The federal tax reform proposals that are currently advancing in Congress include provisions of interest to counties. Specifically, both the House and Senate proposals affect certain bonds utilized by local governments and impact the state and local tax (SALT) deduction on federal income taxes.

BONDS
The House version of the legislation, which passed the chamber on Nov. 16, eliminates the tax-exempt status of advance refunding bonds and private activity bonds. Advance refunding bonds allow local governments to take advantage of lower interest rates by refinancing to save taxpayers money, while private activity bonds help finance certain infrastructure in local communities.

The current tax-exempt status of these bonds allows local governments to qualify for lower interest rates when the bonds are issued. Eliminating the tax exemption for investors who purchase them could increase costs to local governments and affect infrastructure development.

The Senate version that passed out of the Finance Committee on Nov. 16 may receive a full Senate vote soon. It retains the tax exemption on private activity bonds, but eliminates the tax-exempt status of advance refunding bonds.

SALT
Both the House and Senate versions of the bill also differ with respect to the current SALT deduction, which allows itemizers to deduct state and local property and sales taxes. The House version caps the deduction for property taxes at $10,000 and eliminates it for sales taxes.
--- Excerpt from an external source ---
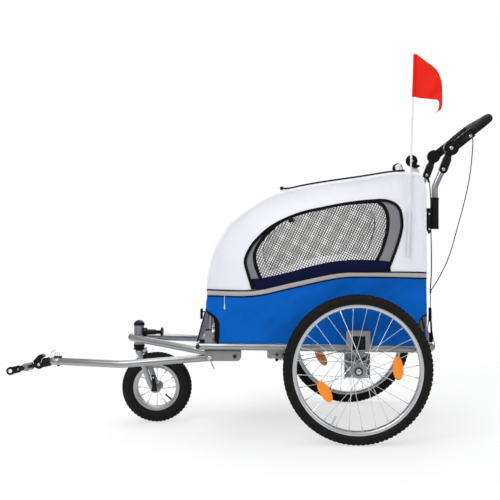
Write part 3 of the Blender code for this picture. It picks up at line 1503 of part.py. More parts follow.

The Senate version repeals the deduction entirely.

Congressional leadership has set forth an aggressive timeline for passage of a final tax reform bill – aiming to pass a bill before Christmas. However, it remains unclear when a final bill might pass. Any differences between the House and Senate versions will likely be negotiated in a conference committee.

The National Association of Counties (NACo) has additional information about the House and Senate tax plans and their impact on counties on its website.

County officials with concerns about the proposed tax plans may want to contact members of their congressional delegation.